In episode 63, Colbert talks to the founder of League of Kitchens, a charitable endeavor where immigrants teach New Yorkers how to cook. In a follow-up sketch, Colbert meets Yamini Joshi, an Indian immigrant for cultural exchange. He offers her deep frying techniques and a pack of Slim Jims, and compares her prepping with ghee to Paula Deen’s excessive use of butter. He ends by squirting Ready Whip directly into her mouth, then into his mouth, then taking a nap. The lesson? “There are no cultural differences that cannot be bridged by a stick of butter.”
His love of trash food is hardly free of anxiety. In the opener for episode 66, he declares that “if there is one universal truth in our chaotic, random universe, it is this: breakfast is the most important meal of the day.” He orders a BLT for breakfast. When the BLT does not include enough tomato for his personal taste, he gets angry enough to march out into the street and confront Letterman’s deli guy for making the sandwich abomination.
In episode 67, he confesses he’s already broken his New Year’s Resolution not to eat cake frosting directly out of the canister.
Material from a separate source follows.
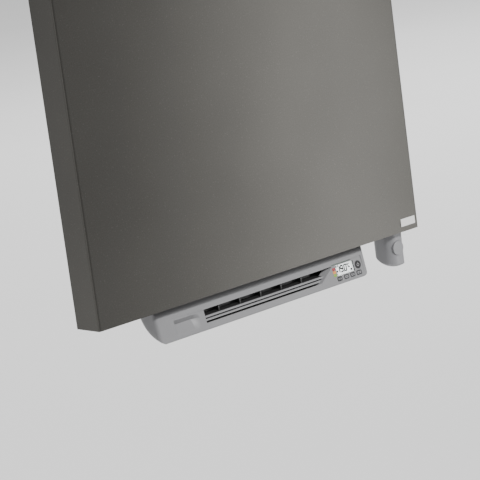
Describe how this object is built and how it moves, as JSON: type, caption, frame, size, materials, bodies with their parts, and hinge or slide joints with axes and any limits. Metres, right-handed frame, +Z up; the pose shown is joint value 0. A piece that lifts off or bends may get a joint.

In episode 98, he binges on Nutella in the confessional booth. In episode 68, he and Jane Lynch profess their undying love for Diet Coke.
Colbert explicitly worries there is no Diet Coke in Heaven. And there’s the rub: you can be a Catholic who is catholic about food, but the heavenly delights of trash food don’t exactly jive with a Catholic’s idea of virtue.
It’s a good thing Colbert chose to lapse in his embrace of religion instead of his embrace of food. Watching him manufacture the cognitive dissonance needed to reconcile his food and his faith every night is a decidedly excellent course in distinctly American ethics.